Why is that? Why find some way to come to terms with the fundamental discordance? The reason is that the alternative is unacceptable. And here we see some of political implications of Žižek’s ideas:
“All ‘culture’ is in a way a reaction-formation, an attempt to limit, canalize – to cultivate this imbalance, this traumatic kernel, this radical antagonism through which man cuts his umbilical cord with nature, with animal homeostasis. It is not only that the aim is no longer to abolish this drive antagonism, but the aspiration to abolish it is precisely the source of totalitarian temptation: the greatest mass murders and holocausts have always been perpetrated in the name of man as harmonious being, of a New Man without antagonistic tension…”
“We have the same logic with democracy: it is – to use the worn-out phrase attributed to Churchill – the worst of all possible systems; the only problem is that there is no other which would be better. That is to say, democracy always entails the possibility of corruption, of the rule of dull mediocrity, the only problem is that every attempt to elude this inherent risk and to restore ‘real’ democracy necessarily brings about its opposite – it ends in the abolition of democracy itself.”
There’s a bit of similarity here to Richard Rorty’s liberal ironism. One of Žižek’s favorite phrases is: “They know very well what they are doing, but still, they are doing it.” Whether it’s in the canalizing aspects of culture or in a reverence for democracy we persist in acting out our cultural and democratic roles as if the ideologies underlying them were not discordant and illusory. Far worse would be to try to iron out the wrinkles, as totalitarian regimes strive to do.

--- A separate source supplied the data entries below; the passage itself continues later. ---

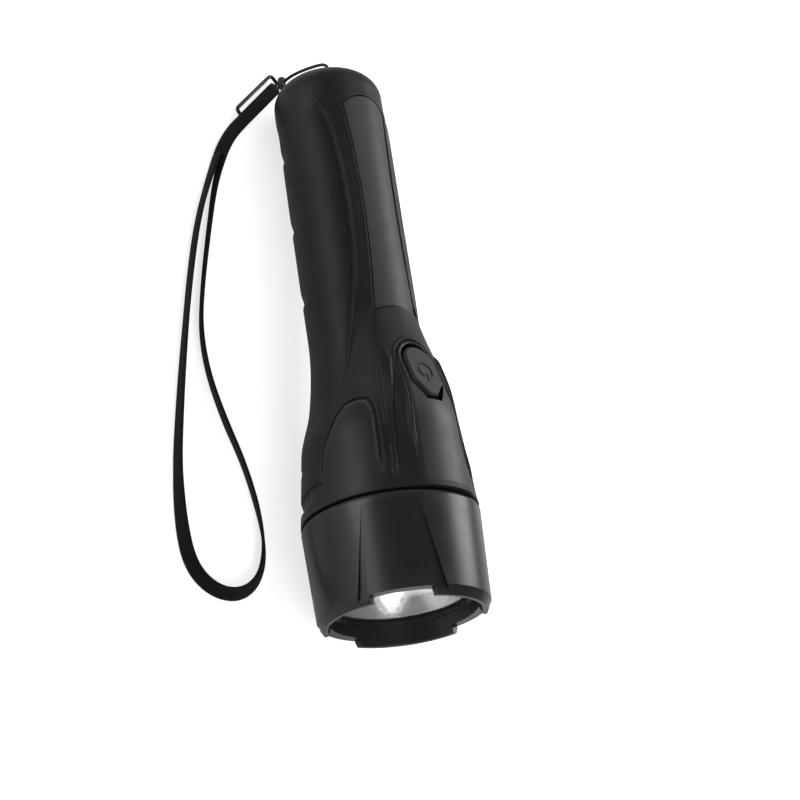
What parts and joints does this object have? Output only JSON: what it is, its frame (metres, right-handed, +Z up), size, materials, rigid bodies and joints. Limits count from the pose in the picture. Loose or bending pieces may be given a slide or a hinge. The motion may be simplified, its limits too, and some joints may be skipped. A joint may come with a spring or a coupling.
{
  "type": "battery torch",
  "caption": "Rubber-covered hand torch with a push switch, screw-on faceted head, lens and reflector, cells inside and a wrist strap on a tail cord.",
  "frame": {"origin": "middle of the underside of the torch's box without its strap, on the surface it lies on", "axes": "+Y from the lens towards the tail along the floor, +Z up with the push button on top, +X to the right seen from the lens side; the torch's own axis dips 3.79 degrees to the tail"},
  "size_m": [0.0996, 0.2211, 0.0629],
  "materials": {
    "rubber": "matte, fine leather grain",
    "hard_black": "moulded, satin",
    "satin_trim": "fine satin",
    "gloss_black": "semi-gloss moulded facets",
    "button_rubber": "smooth",
    "clear": "clear, polished",
    "mirror_bowl": "vacuum metallised",
    "steel": "plated",
    "cell_jacket": "plain printed sleeve",
    "board": "white solder mask",
    "emitter": "phosphor",
    "inner_plastic": "moulded",
    "seal_rubber": "smooth",
    "cord_fibre": "round braid",
    "webbing": "woven narrow tape",
    "crimp": "satin",
    "wire_black": "black coated wire"
  },
  "bodies": {
    "body": {"battery_tube": "hard_black", "rubber_grip": "rubber", "head_collar": "hard_black", "label_inlay": "satin_trim", "switch_surround": "satin_trim", "switch_base": "inner_plastic", "switch_contacts": "steel", "return_spring": "steel", "cell_front": "cell_jacket", "cell_rear": "cell_jacket", "tail_spring": "steel", "tail_contact": "steel", "contact_strip": "steel", "head_seal": "seal_rubber", "front_spring": "steel", "tail_cord": "cord_fibre", "cord_knot": "crimp", "strap_slider": "wire_black", "strap_end": "webbing", "wrist_strap": "webbing"},
    "lamp_unit": {"reflector": "mirror_bowl", "led_board": "board", "led_chip": "emitter", "led_dome": "clear", "board_screws": "steel", "lamp_carrier": "inner_plastic", "centre_contact": "steel"},
    "head": {"head_ring": "gloss_black", "lens": "clear", "lens_seal": "seal_rubber"},
    "button": {"button_cap": "button_rubber", "button_stem": "inner_plastic"}
  },
  "joints": [
    {"name": "head_advance", "type": "slide", "parent": "body", "child": "lamp_unit", "axis": [0, -0.9978, 0.0661], "range_m": [0, 0.006], "deforming": ["front_spring"]},
    {"name": "head_turn", "type": "hinge", "parent": "lamp_unit", "child": "head", "pos_m": [0, -0.08665, 0.03216], "axis": [0, -0.9978, 0.0661], "range_deg": [0, 720]},
    {"name": "button_press", "type": "slide", "parent": "body", "child": "button", "axis": [0, -0.3414, -0.9399], "range_m": [0, 0.0012], "stiffness_N_per_m": 400, "springref_m": -0.001, "deforming": ["return_spring"]}
  ],
  "couplings": [
    {"joint": "head_advance", "follows": "head_turn", "m_per_rad": 0.00047746}
  ]
}
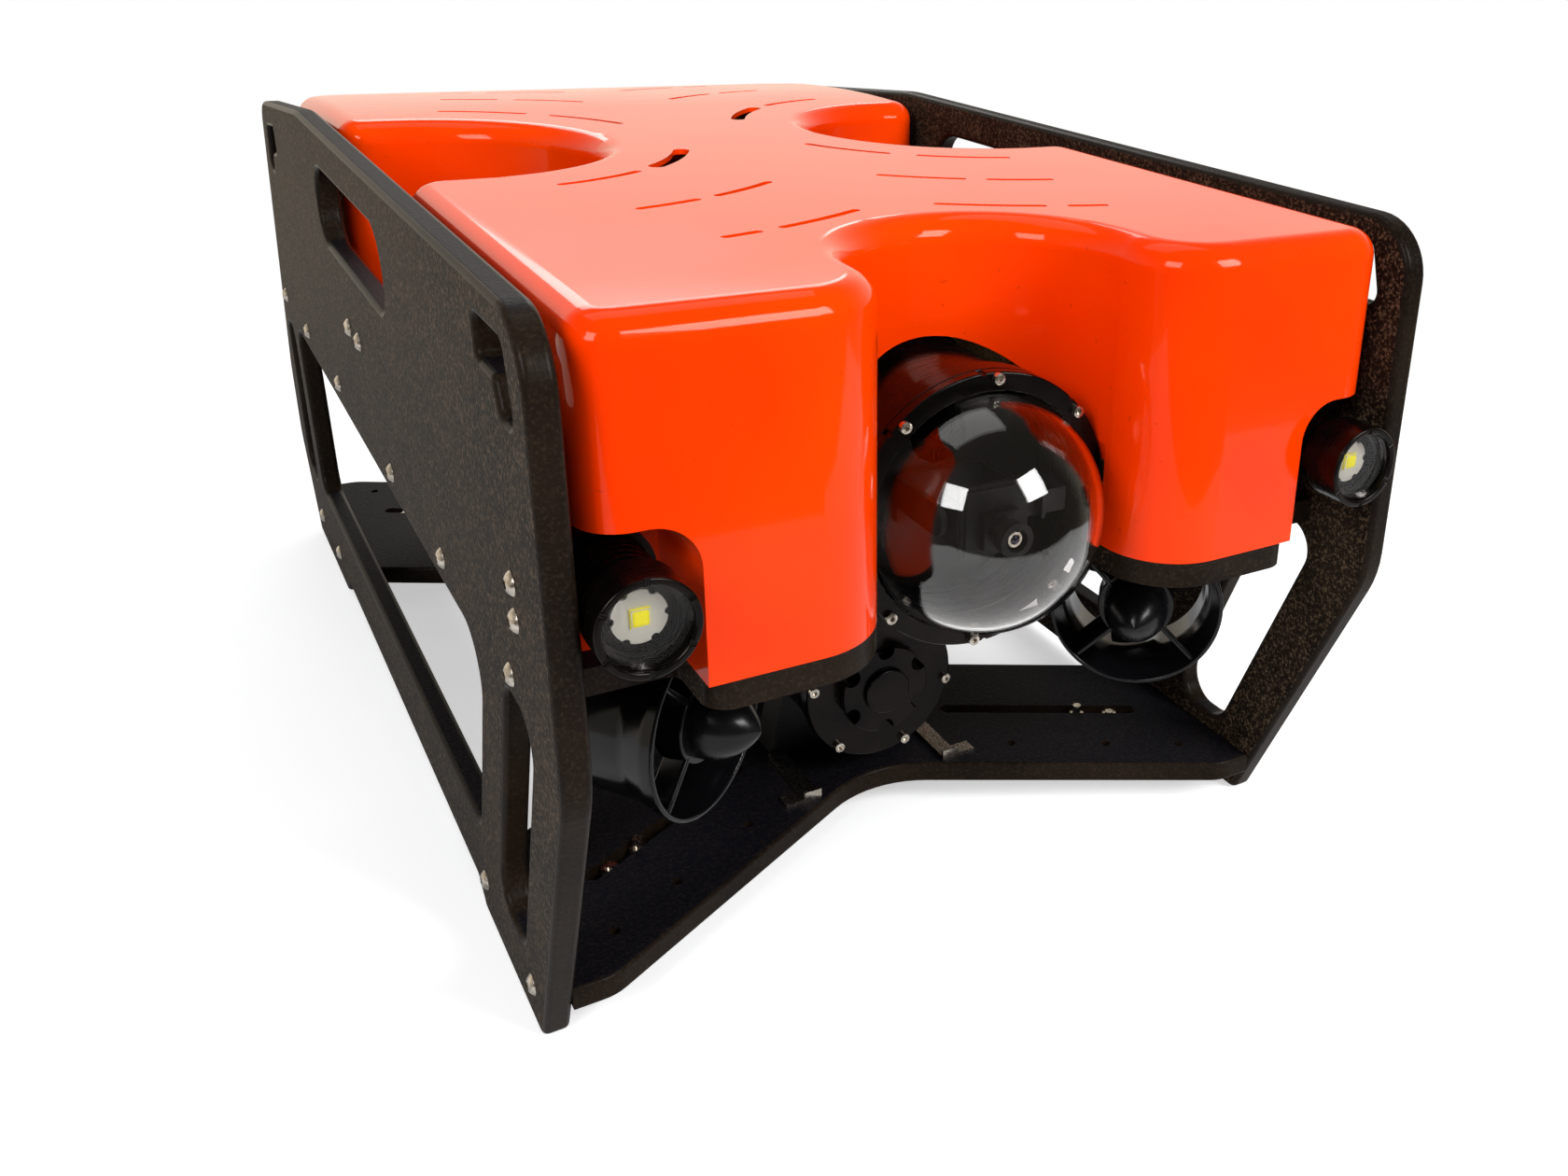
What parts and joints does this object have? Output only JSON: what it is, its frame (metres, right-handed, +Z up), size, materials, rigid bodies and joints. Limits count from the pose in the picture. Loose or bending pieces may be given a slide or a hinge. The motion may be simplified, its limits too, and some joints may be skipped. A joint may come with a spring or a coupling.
{
  "type": "underwater inspection rov",
  "caption": "Open-frame underwater inspection vehicle with a lobed buoyancy hood, domed tilting camera, vectored ducted thrusters, lamps and payload plate.",
  "frame": {"origin": "on the floor under the middle of the whole vehicle's box", "axes": "+Z up, the camera dome looks along -Y, port side is +X"},
  "size_m": [0.436, 0.79, 0.364],
  "materials": {
    "frame_sheet": "machined black polyethylene sheet, orange-peel faces, smooth routed edges",
    "hood_moulding": "vacuum-formed orange-red thermoplastic, satin gloss",
    "stainless": "turned stainless steel",
    "galvanised": "zinc-plated steel bar",
    "anodised_black": "black hard-anodised aluminium",
    "gland_red": "red anodised aluminium",
    "clear_acrylic": "polished clear acrylic",
    "seal_rubber": "nitrile rubber",
    "tray_plate": "routed black composite sheet",
    "circuit_board": "solder-masked fibreglass",
    "moulded_black": "moulded black nylon",
    "printed_black": "sintered black nylon",
    "servo_case": "moulded plastic case",
    "camera_board": "black circuit board with lens barrel",
    "foam_block": "cut closed-cell buoyancy foam",
    "cell_wrap": "shrink-wrapped cells",
    "lamp_board": "white-masked aluminium board with yellow emitter",
    "thruster_black": "injection-moulded black polycarbonate",
    "motor_can": "moulded black pod with satin face",
    "propeller_plastic": "injection-moulded black polycarbonate"
  },
  "bodies": {
    "vehicle": {"ballast_bars": "galvanised", "ballast_bolts": "stainless", "battery_clips": "stainless", "battery_front_cap": "anodised_black", "battery_pack": "cell_wrap", "battery_plug": "anodised_black", "battery_rear_cap": "anodised_black", "battery_saddles": "moulded_black", "battery_tube": "anodised_black", "bottom_panel": "frame_sheet", "buoyancy_foam": "foam_block", "camera_bracket": "printed_black", "cap_screws": "stainless", "centre_panel": "frame_sheet", "control_boards": "circuit_board", "deck_screws": "stainless", "dome": "clear_acrylic", "dome_ring": "anodised_black", "dome_screws": "stainless", "electronics_tray": "tray_plate", "electronics_tube": "anodised_black", "front_flange": "anodised_black", "hood": "hood_moulding", "lamp_boards": "lamp_board", "lamp_body_port": "anodised_black", "lamp_body_starboard": "anodised_black", "lamp_brackets": "moulded_black", "lamp_guard_port": "anodised_black", "lamp_guard_starboard": "anodised_black", "lamp_lenses": "clear_acrylic", "motor_controllers": "circuit_board", "penetrators": "gland_red", "rear_end_cap": "anodised_black", "side_panel_port": "frame_sheet", "side_panel_starboard": "frame_sheet", "side_screws": "stainless", "thruster_brackets": "moulded_black", "thruster_front_port_duct": "thruster_black", "thruster_front_port_motor": "motor_can", "thruster_front_starboard_duct": "thruster_black", "thruster_front_starboard_motor": "motor_can", "thruster_lift_port_duct": "thruster_black", "thruster_lift_port_motor": "motor_can", "thruster_lift_starboard_duct": "thruster_black", "thruster_lift_starboard_motor": "motor_can", "thruster_rear_port_duct": "thruster_black", "thruster_rear_port_motor": "motor_can", "thruster_rear_starboard_duct": "thruster_black", "thruster_rear_starboard_motor": "motor_can", "tilt_servo": "servo_case", "tube_saddles": "moulded_black", "tube_seals": "seal_rubber"},
    "camera_tilt": {"camera_cradle": "printed_black", "camera": "camera_board"},
    "front_port_propeller": {"thruster_front_port_propeller": "propeller_plastic"},
    "front_starboard_propeller": {"thruster_front_starboard_propeller": "propeller_plastic"},
    "rear_port_propeller": {"thruster_rear_port_propeller": "propeller_plastic"},
    "rear_starboard_propeller": {"thruster_rear_starboard_propeller": "propeller_plastic"},
    "lift_port_propeller": {"thruster_lift_port_propeller": "propeller_plastic"},
    "lift_starboard_propeller": {"thruster_lift_starboard_propeller": "propeller_plastic"}
  },
  "joints": [
    {"name": "camera_tilt", "type": "hinge", "parent": "vehicle", "child": "camera_tilt", "pos_m": [0, -0.327, 0.234], "axis": [1, 0, 0], "range_deg": [-45, 45]},
    {"name": "front_port_spin", "type": "hinge", "parent": "vehicle", "child": "front_port_propeller", "pos_m": [0.14309, -0.26987, 0.1385], "axis": [-0.6157, -0.788, 0], "continuous": true},
    {"name": "front_starboard_spin", "type": "hinge", "parent": "vehicle", "child": "front_starboard_propeller", "pos_m": [-0.14309, -0.26987, 0.1385], "axis": [0.6157, -0.788, 0], "continuous": true},
    {"name": "rear_port_spin", "type": "hinge", "parent": "vehicle", "child": "rear_port_propeller", "pos_m": [0.14309, 0.26987, 0.1385], "axis": [-0.6157, 0.788, 0], "continuous": true},
    {"name": "rear_starboard_spin", "type": "hinge", "parent": "vehicle", "child": "rear_starboard_propeller", "pos_m": [-0.14309, 0.26987, 0.1385], "axis": [0.6157, 0.788, 0], "continuous": true},
    {"name": "lift_port_spin", "type": "hinge", "parent": "vehicle", "child": "lift_port_propeller", "pos_m": [0.1375, 0, 0.236], "axis": [0, 0, 1], "continuous": true},
    {"name": "lift_starboard_spin", "type": "hinge", "parent": "vehicle", "child": "lift_starboard_propeller", "pos_m": [-0.1375, 0, 0.236], "axis": [0, 0, 1], "continuous": true}
  ]
}
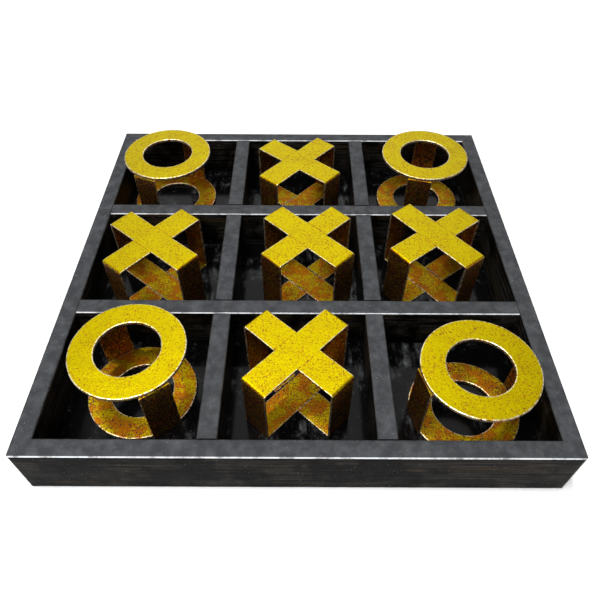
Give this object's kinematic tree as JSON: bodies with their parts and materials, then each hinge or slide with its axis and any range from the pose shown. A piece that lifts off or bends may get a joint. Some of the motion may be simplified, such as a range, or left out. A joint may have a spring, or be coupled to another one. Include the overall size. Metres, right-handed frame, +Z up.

I’ll wrap all this up with two parting thoughts. Or rather, two parting questions. First is: How accurate is Žižek’s interpretation of Hegel? I guess that presumes that there are accurate and inaccurate interpretations of Hegel, something that the logical positivists might have taken issue with. But whatever. Hegel is one of those philosophers who has so many commentators he almost lives entirely through them. The Hegel of Alexandre Kojève, for example, being one very significant incarnation of Hegel. The second question is what to make of Žižek’s ideas as such. In particular the idea we experience the Sublime in the very process of discovering that there is nothing, no greater thing behind the object; the realization that there is nothing being concealed. In how many domains does this idea apply? Are all apparent concealments false concealments? Are there any true “things in themselves” that exist in reality, even if beyond our reach? I’m inclined to think that there are.
So, if for whatever reason you found yourself interested in Žižek and wondering what some of his ideas were about I hope this was useful to you and not too far off base. Thanks for listening.